Your objective: Output the lines that follow exactly as they are.

Data records:
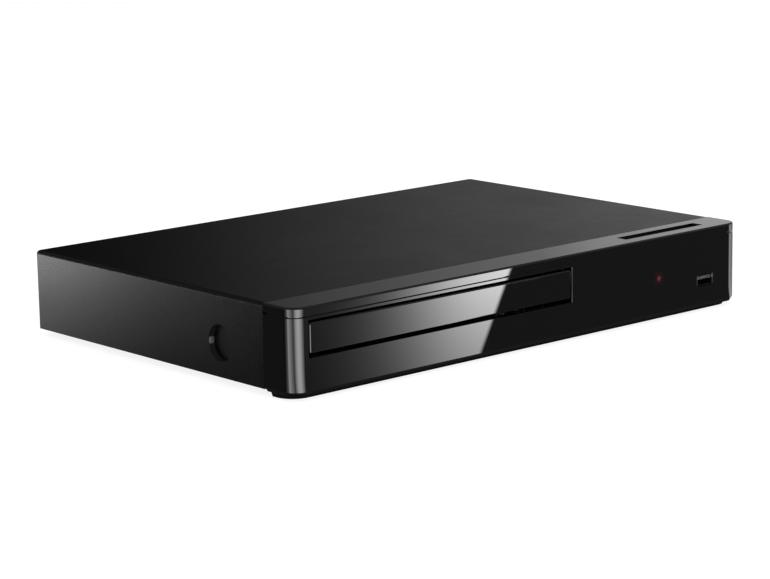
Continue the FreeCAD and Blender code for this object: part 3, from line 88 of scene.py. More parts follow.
def math_node(tree, operation, *values, clamp=False):
    inputs = {f"i{index}": value for index, value in enumerate(values)}
    settings = {"operation": operation, "use_clamp": clamp}
    return add_node(tree, "ShaderNodeMath", settings, **inputs).outputs[0]


def chain(tree, operation, values):
    """One operation carried through a list of values."""
    result = values[0]
    for value in values[1:]:
        result = math_node(tree, operation, result, value)
    return result


def times(tree, *values):
    return chain(tree, "MULTIPLY", values)


def plus(tree, *values):
    return chain(tree, "ADD", values)


def larger(tree, *values):
    return chain(tree, "MAXIMUM", values)


def map_range(tree, value, low, high, to_low, to_high, smooth=False):
    """The value carried from one range to another and held at its ends."""
    settings = {"interpolation_type": "SMOOTHSTEP" if smooth else "LINEAR"}
    return add_node(tree, "ShaderNodeMapRange", settings, Value=value, From_Min=low, From_Max=high,
                    To_Min=to_low, To_Max=to_high).outputs["Result"]


def ramp(tree, factor, stops):
    """Value read from a list of places and heights between 0 and 1."""
    node = add_node(tree, "ShaderNodeValToRGB", Fac=factor)
    elements = node.color_ramp.elements
    while len(elements) < len(stops):
        elements.new(0.5)
    for element, (place, height) in zip(elements, stops):
        element.position = place
        element.color = (height, height, height, 1)
    return node.outputs["Color"]


def noise(tree, position, scale, detail, roughness=0.5):
    return add_node(tree, "ShaderNodeTexNoise", Vector=position, Scale=scale, Detail=detail,
                    Roughness=roughness).outputs["Fac"]


def cells(tree, position, scale, settings=None, output="Distance"):
    return add_node(tree, "ShaderNodeTexVoronoi", settings, Vector=position, Scale=scale).outputs[output]


def upward(tree):
    """How far a face looks up: 1 on a level top, 0 on a wall."""
    normal = add_node(tree, "ShaderNodeNewGeometry").outputs["Normal"]
    return add_node(tree, "ShaderNodeSeparateXYZ", Vector=normal).outputs["Z"]


# Shared effects

def make_mottle():
    """Uneven tone and gloss: a broad noise and a finer one, mixed and centred on nothing."""
    finer_by, broad_share, fine_share = 7.0, 0.7, 0.3
    tree, given, result = group_tree(
        "mottle",
        [("Position", "NodeSocketVector", None), ("Size", "NodeSocketFloat", 30.0),
         ("Amount", "NodeSocketFloat", 0.1)],
        [("Tone", "NodeSocketFloat"), ("Gloss", "NodeSocketFloat")])
    position, size = given.outputs["Position"], given.outputs["Size"]
    broad = noise(tree, position, size, 3.0, 0.6)
    fine = noise(tree, position, times(tree, size, finer_by), 2.0)
    both = plus(tree, times(tree, broad, broad_share), times(tree, fine, fine_share))
    swing = times(tree, math_node(tree, "SUBTRACT", both, 0.5), given.outputs["Amount"])
    tree.links.new(math_node(tree, "MULTIPLY_ADD", swing, 2.0, 1.0), result.inputs["Tone"])
    tree.links.new(swing, result.inputs["Gloss"])
    return tree


def make_pebble():
    """Fine pebbled relief of moulded or powder-coated skin: rounded cells broken up by noise."""
    cell_share, noise_share = 0.7, 0.5
    tree, given, result = group_tree(
        "pebble", [("Position", "NodeSocketVector", None), ("Size", "NodeSocketFloat", 900.0)],
        [("Height", "NodeSocketFloat"), ("Hollow", "NodeSocketFloat")])
    position, size = given.outputs["Position"], given.outputs["Size"]
    rounded = add_node(tree, "ShaderNodeTexVoronoi", {"feature": "SMOOTH_F1"}, Vector=position, Scale=size,
                       Smoothness=0.6).outputs["Distance"]
    broken = noise(tree, position, size, 1.0)
    height = plus(tree, times(tree, rounded, cell_share), times(tree, broken, noise_share))
    tree.links.new(height, result.inputs["Height"])
    tree.links.new(map_range(tree, height, 0.3, 0.8, 0.0, 1.0), result.inputs["Hollow"])
    return tree


def make_streaks():
    """Rolling or brushing lines: noise drawn out along the axis with the smallest stretch."""
    tree, given, result = group_tree(
        "streaks",
        [("Position", "NodeSocketVector", None), ("Stretch", "NodeSocketVector", (20.0, 900.0, 900.0))],
        [("Tone", "NodeSocketFloat"), ("Height", "NodeSocketFloat")])
    scaled = add_node(tree, "ShaderNodeVectorMath", {"operation": "MULTIPLY"},
                      i0=given.outputs["Position"], i1=given.outputs["Stretch"]).outputs[0]
    lines = noise(tree, scaled, 1.0, 4.0, 0.65)
    tree.links.new(map_range(tree, lines, 0.3, 0.7, 0.85, 1.12), result.inputs["Tone"])
    tree.links.new(lines, result.inputs["Height"])
    return tree


def make_settled_dust():
    """Thin dust on faces that look up, in a soft patchy film with a few specks."""
    tree, given, result = group_tree(
        "settled_dust", [("Position", "NodeSocketVector", None), ("Amount", "NodeSocketFloat", 0.02)],
        [("Mask", "NodeSocketFloat")])
    position = given.outputs["Position"]
    level = map_range(tree, upward(tree), 0.2, 1.0, 0.15, 1.0)
    film = map_range(tree, noise(tree, position, 55.0, 4.0, 0.7), 0.35, 0.75, 0.3, 1.0, smooth=True)
    specks = map_range(tree, cells(tree, position, 700.0), 0.03, 0.09, 2.0, 0.0)
    share = times(tree, plus(tree, film, specks), level)
    mask = math_node(tree, "MULTIPLY", share, given.outputs["Amount"], clamp=True)
    tree.links.new(mask, result.inputs["Mask"])
    return tree


MOTTLE, PEBBLE, STREAKS, DUST = make_mottle(), make_pebble(), make_streaks(), make_settled_dust()


# Finishes

DUST_GREY = (0.30, 0.29, 0.27)


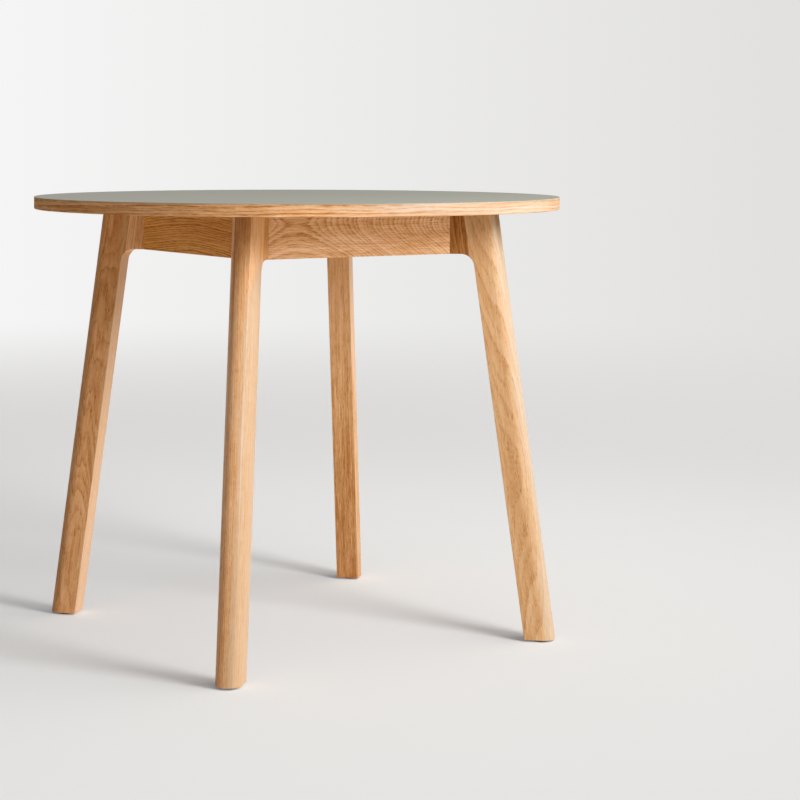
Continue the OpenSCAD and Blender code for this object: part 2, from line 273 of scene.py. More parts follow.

Response below:
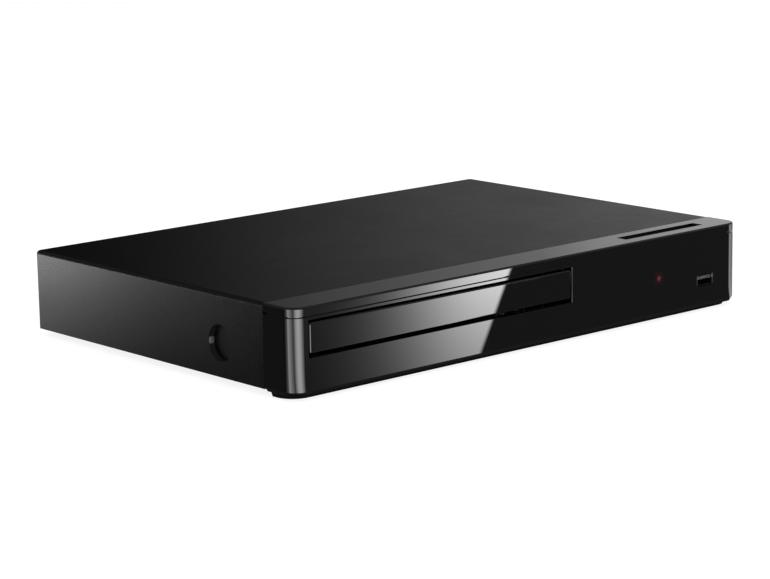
Continue the FreeCAD and Blender code for this object: part 3, from line 88 of scene.py. More parts follow.
def math_node(tree, operation, *values, clamp=False):
    inputs = {f"i{index}": value for index, value in enumerate(values)}
    settings = {"operation": operation, "use_clamp": clamp}
    return add_node(tree, "ShaderNodeMath", settings, **inputs).outputs[0]


def chain(tree, operation, values):
    """One operation carried through a list of values."""
    result = values[0]
    for value in values[1:]:
        result = math_node(tree, operation, result, value)
    return result


def times(tree, *values):
    return chain(tree, "MULTIPLY", values)


def plus(tree, *values):
    return chain(tree, "ADD", values)


def larger(tree, *values):
    return chain(tree, "MAXIMUM", values)


def map_range(tree, value, low, high, to_low, to_high, smooth=False):
    """The value carried from one range to another and held at its ends."""
    settings = {"interpolation_type": "SMOOTHSTEP" if smooth else "LINEAR"}
    return add_node(tree, "ShaderNodeMapRange", settings, Value=value, From_Min=low, From_Max=high,
                    To_Min=to_low, To_Max=to_high).outputs["Result"]


def ramp(tree, factor, stops):
    """Value read from a list of places and heights between 0 and 1."""
    node = add_node(tree, "ShaderNodeValToRGB", Fac=factor)
    elements = node.color_ramp.elements
    while len(elements) < len(stops):
        elements.new(0.5)
    for element, (place, height) in zip(elements, stops):
        element.position = place
        element.color = (height, height, height, 1)
    return node.outputs["Color"]


def noise(tree, position, scale, detail, roughness=0.5):
    return add_node(tree, "ShaderNodeTexNoise", Vector=position, Scale=scale, Detail=detail,
                    Roughness=roughness).outputs["Fac"]


def cells(tree, position, scale, settings=None, output="Distance"):
    return add_node(tree, "ShaderNodeTexVoronoi", settings, Vector=position, Scale=scale).outputs[output]


def upward(tree):
    """How far a face looks up: 1 on a level top, 0 on a wall."""
    normal = add_node(tree, "ShaderNodeNewGeometry").outputs["Normal"]
    return add_node(tree, "ShaderNodeSeparateXYZ", Vector=normal).outputs["Z"]


# Shared effects

def make_mottle():
    """Uneven tone and gloss: a broad noise and a finer one, mixed and centred on nothing."""
    finer_by, broad_share, fine_share = 7.0, 0.7, 0.3
    tree, given, result = group_tree(
        "mottle",
        [("Position", "NodeSocketVector", None), ("Size", "NodeSocketFloat", 30.0),
         ("Amount", "NodeSocketFloat", 0.1)],
        [("Tone", "NodeSocketFloat"), ("Gloss", "NodeSocketFloat")])
    position, size = given.outputs["Position"], given.outputs["Size"]
    broad = noise(tree, position, size, 3.0, 0.6)
    fine = noise(tree, position, times(tree, size, finer_by), 2.0)
    both = plus(tree, times(tree, broad, broad_share), times(tree, fine, fine_share))
    swing = times(tree, math_node(tree, "SUBTRACT", both, 0.5), given.outputs["Amount"])
    tree.links.new(math_node(tree, "MULTIPLY_ADD", swing, 2.0, 1.0), result.inputs["Tone"])
    tree.links.new(swing, result.inputs["Gloss"])
    return tree


def make_pebble():
    """Fine pebbled relief of moulded or powder-coated skin: rounded cells broken up by noise."""
    cell_share, noise_share = 0.7, 0.5
    tree, given, result = group_tree(
        "pebble", [("Position", "NodeSocketVector", None), ("Size", "NodeSocketFloat", 900.0)],
        [("Height", "NodeSocketFloat"), ("Hollow", "NodeSocketFloat")])
    position, size = given.outputs["Position"], given.outputs["Size"]
    rounded = add_node(tree, "ShaderNodeTexVoronoi", {"feature": "SMOOTH_F1"}, Vector=position, Scale=size,
                       Smoothness=0.6).outputs["Distance"]
    broken = noise(tree, position, size, 1.0)
    height = plus(tree, times(tree, rounded, cell_share), times(tree, broken, noise_share))
    tree.links.new(height, result.inputs["Height"])
    tree.links.new(map_range(tree, height, 0.3, 0.8, 0.0, 1.0), result.inputs["Hollow"])
    return tree


def make_streaks():
    """Rolling or brushing lines: noise drawn out along the axis with the smallest stretch."""
    tree, given, result = group_tree(
        "streaks",
        [("Position", "NodeSocketVector", None), ("Stretch", "NodeSocketVector", (20.0, 900.0, 900.0))],
        [("Tone", "NodeSocketFloat"), ("Height", "NodeSocketFloat")])
    scaled = add_node(tree, "ShaderNodeVectorMath", {"operation": "MULTIPLY"},
                      i0=given.outputs["Position"], i1=given.outputs["Stretch"]).outputs[0]
    lines = noise(tree, scaled, 1.0, 4.0, 0.65)
    tree.links.new(map_range(tree, lines, 0.3, 0.7, 0.85, 1.12), result.inputs["Tone"])
    tree.links.new(lines, result.inputs["Height"])
    return tree


def make_settled_dust():
    """Thin dust on faces that look up, in a soft patchy film with a few specks."""
    tree, given, result = group_tree(
        "settled_dust", [("Position", "NodeSocketVector", None), ("Amount", "NodeSocketFloat", 0.02)],
        [("Mask", "NodeSocketFloat")])
    position = given.outputs["Position"]
    level = map_range(tree, upward(tree), 0.2, 1.0, 0.15, 1.0)
    film = map_range(tree, noise(tree, position, 55.0, 4.0, 0.7), 0.35, 0.75, 0.3, 1.0, smooth=True)
    specks = map_range(tree, cells(tree, position, 700.0), 0.03, 0.09, 2.0, 0.0)
    share = times(tree, plus(tree, film, specks), level)
    mask = math_node(tree, "MULTIPLY", share, given.outputs["Amount"], clamp=True)
    tree.links.new(mask, result.inputs["Mask"])
    return tree


MOTTLE, PEBBLE, STREAKS, DUST = make_mottle(), make_pebble(), make_streaks(), make_settled_dust()


# Finishes

DUST_GREY = (0.30, 0.29, 0.27)


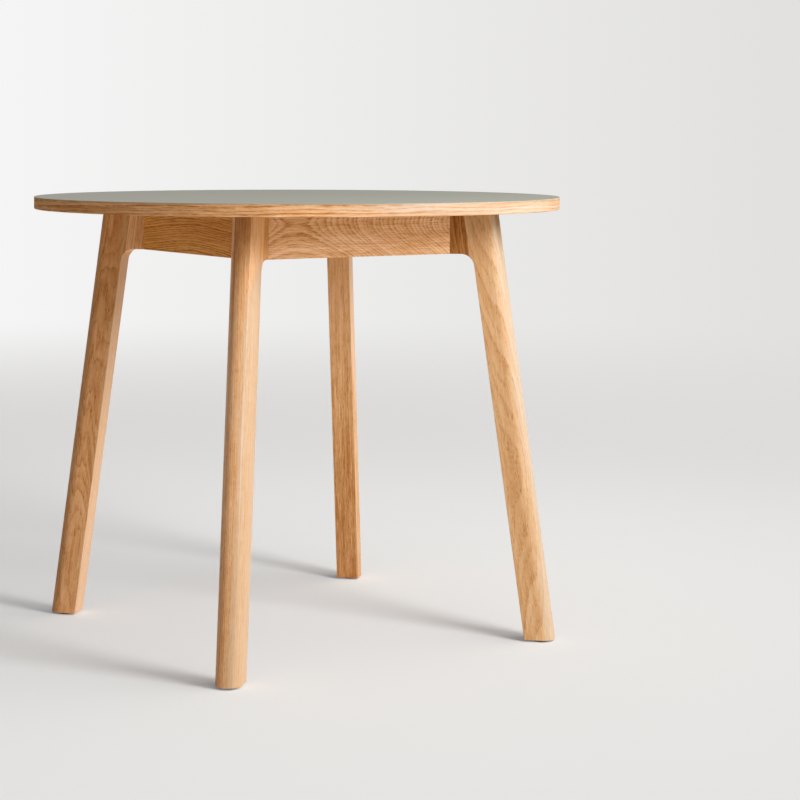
Continue the OpenSCAD and Blender code for this object: part 2, from line 273 of scene.py. More parts follow.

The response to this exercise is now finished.